WHAT YOU ARE ASKED TO DO | Extract the listing below in full, unchanged.

=== THE RECORDS ===

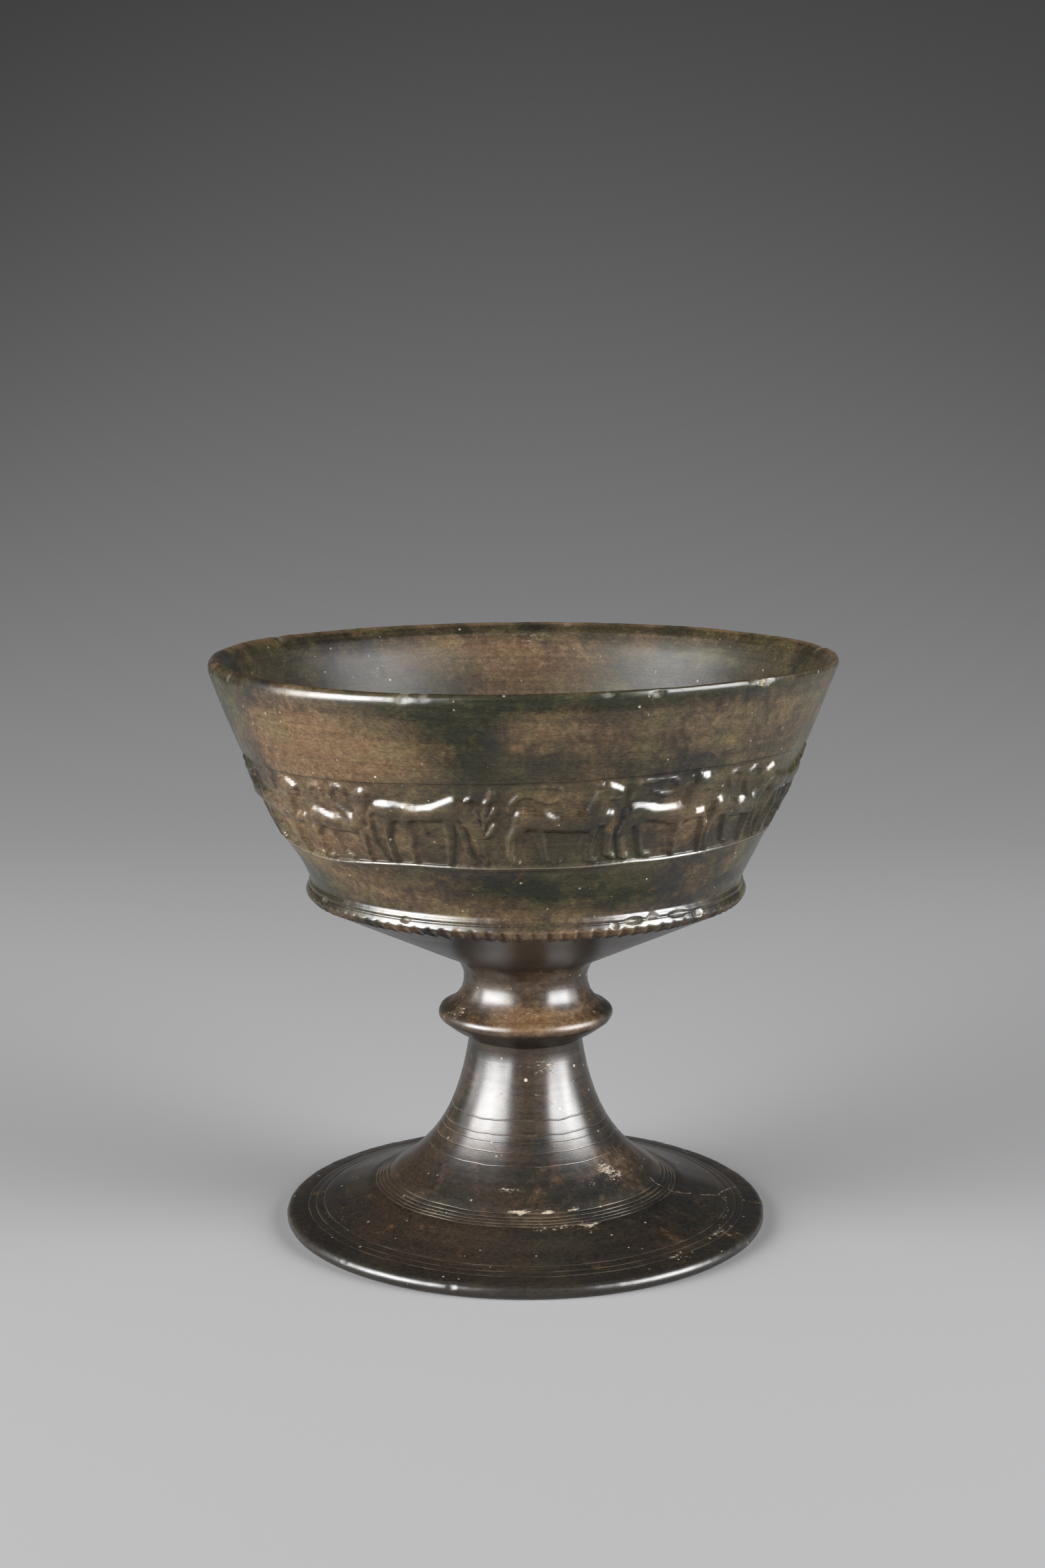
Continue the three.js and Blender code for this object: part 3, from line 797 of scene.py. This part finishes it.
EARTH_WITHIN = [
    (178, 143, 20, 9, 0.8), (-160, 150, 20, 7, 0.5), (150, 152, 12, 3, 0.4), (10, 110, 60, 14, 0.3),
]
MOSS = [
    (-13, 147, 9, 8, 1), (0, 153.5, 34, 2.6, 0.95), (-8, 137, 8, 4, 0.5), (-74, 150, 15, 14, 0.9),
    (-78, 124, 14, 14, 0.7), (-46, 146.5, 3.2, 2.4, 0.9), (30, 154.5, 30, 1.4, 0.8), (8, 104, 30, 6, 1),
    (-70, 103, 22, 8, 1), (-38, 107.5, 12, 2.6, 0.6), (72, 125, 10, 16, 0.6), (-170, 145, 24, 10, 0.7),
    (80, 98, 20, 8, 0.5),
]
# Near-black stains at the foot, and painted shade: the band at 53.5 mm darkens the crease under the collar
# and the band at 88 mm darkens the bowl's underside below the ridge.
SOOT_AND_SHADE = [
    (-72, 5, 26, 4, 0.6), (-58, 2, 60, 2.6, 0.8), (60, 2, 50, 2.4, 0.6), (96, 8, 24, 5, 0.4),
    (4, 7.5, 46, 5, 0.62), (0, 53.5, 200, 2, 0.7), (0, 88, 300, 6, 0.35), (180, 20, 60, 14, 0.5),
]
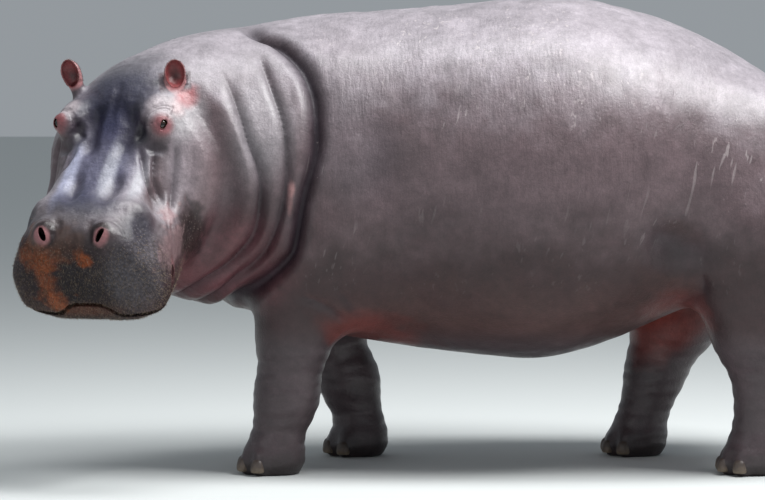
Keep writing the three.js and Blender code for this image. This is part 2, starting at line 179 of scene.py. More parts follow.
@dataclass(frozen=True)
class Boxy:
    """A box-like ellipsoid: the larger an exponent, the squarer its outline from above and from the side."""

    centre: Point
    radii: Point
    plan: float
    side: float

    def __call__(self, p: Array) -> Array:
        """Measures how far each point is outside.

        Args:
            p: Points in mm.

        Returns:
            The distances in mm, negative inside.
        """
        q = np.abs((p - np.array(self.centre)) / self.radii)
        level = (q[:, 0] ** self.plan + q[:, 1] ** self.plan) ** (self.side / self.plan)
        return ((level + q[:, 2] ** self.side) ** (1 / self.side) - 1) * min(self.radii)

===

COMPLETE OUTPUT |
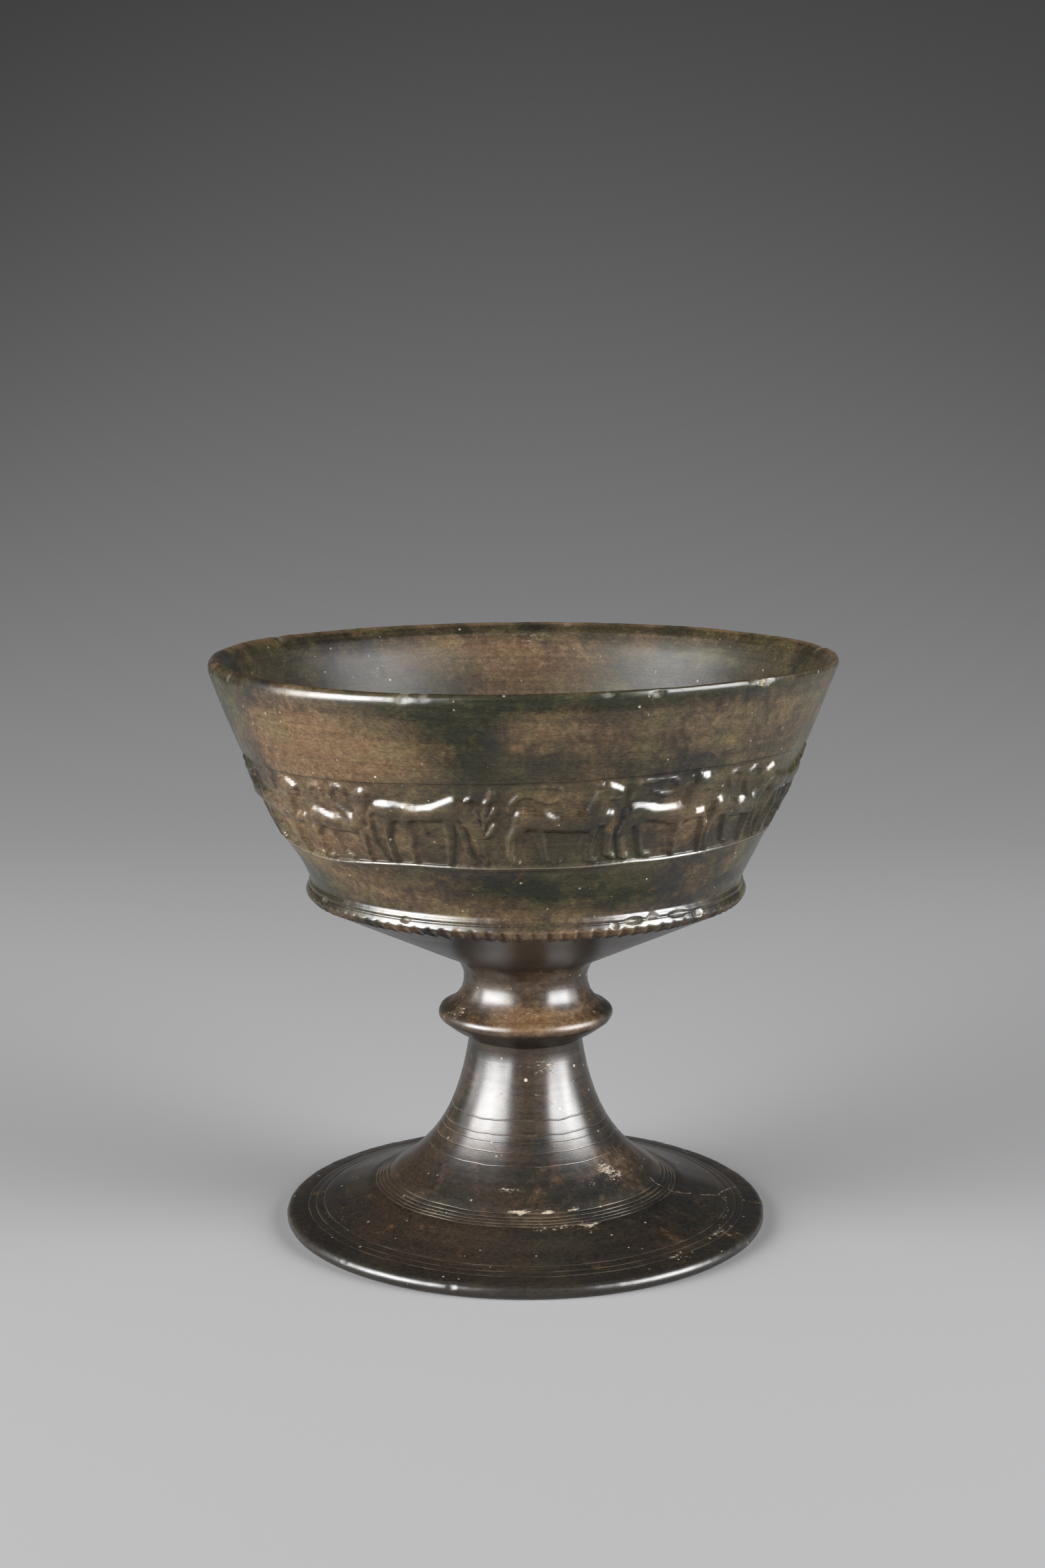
Continue the three.js and Blender code for this object: part 3, from line 797 of scene.py. This part finishes it.
EARTH_WITHIN = [
    (178, 143, 20, 9, 0.8), (-160, 150, 20, 7, 0.5), (150, 152, 12, 3, 0.4), (10, 110, 60, 14, 0.3),
]
MOSS = [
    (-13, 147, 9, 8, 1), (0, 153.5, 34, 2.6, 0.95), (-8, 137, 8, 4, 0.5), (-74, 150, 15, 14, 0.9),
    (-78, 124, 14, 14, 0.7), (-46, 146.5, 3.2, 2.4, 0.9), (30, 154.5, 30, 1.4, 0.8), (8, 104, 30, 6, 1),
    (-70, 103, 22, 8, 1), (-38, 107.5, 12, 2.6, 0.6), (72, 125, 10, 16, 0.6), (-170, 145, 24, 10, 0.7),
    (80, 98, 20, 8, 0.5),
]
# Near-black stains at the foot, and painted shade: the band at 53.5 mm darkens the crease under the collar
# and the band at 88 mm darkens the bowl's underside below the ridge.
SOOT_AND_SHADE = [
    (-72, 5, 26, 4, 0.6), (-58, 2, 60, 2.6, 0.8), (60, 2, 50, 2.4, 0.6), (96, 8, 24, 5, 0.4),
    (4, 7.5, 46, 5, 0.62), (0, 53.5, 200, 2, 0.7), (0, 88, 300, 6, 0.35), (180, 20, 60, 14, 0.5),
]
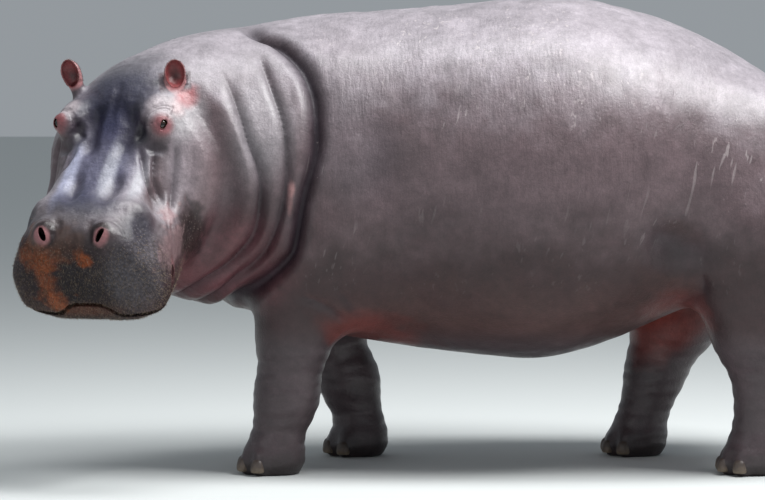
Keep writing the three.js and Blender code for this image. This is part 2, starting at line 179 of scene.py. More parts follow.
@dataclass(frozen=True)
class Boxy:
    """A box-like ellipsoid: the larger an exponent, the squarer its outline from above and from the side."""

    centre: Point
    radii: Point
    plan: float
    side: float

    def __call__(self, p: Array) -> Array:
        """Measures how far each point is outside.

        Args:
            p: Points in mm.

        Returns:
            The distances in mm, negative inside.
        """
        q = np.abs((p - np.array(self.centre)) / self.radii)
        level = (q[:, 0] ** self.plan + q[:, 1] ** self.plan) ** (self.side / self.plan)
        return ((level + q[:, 2] ** self.side) ** (1 / self.side) - 1) * min(self.radii)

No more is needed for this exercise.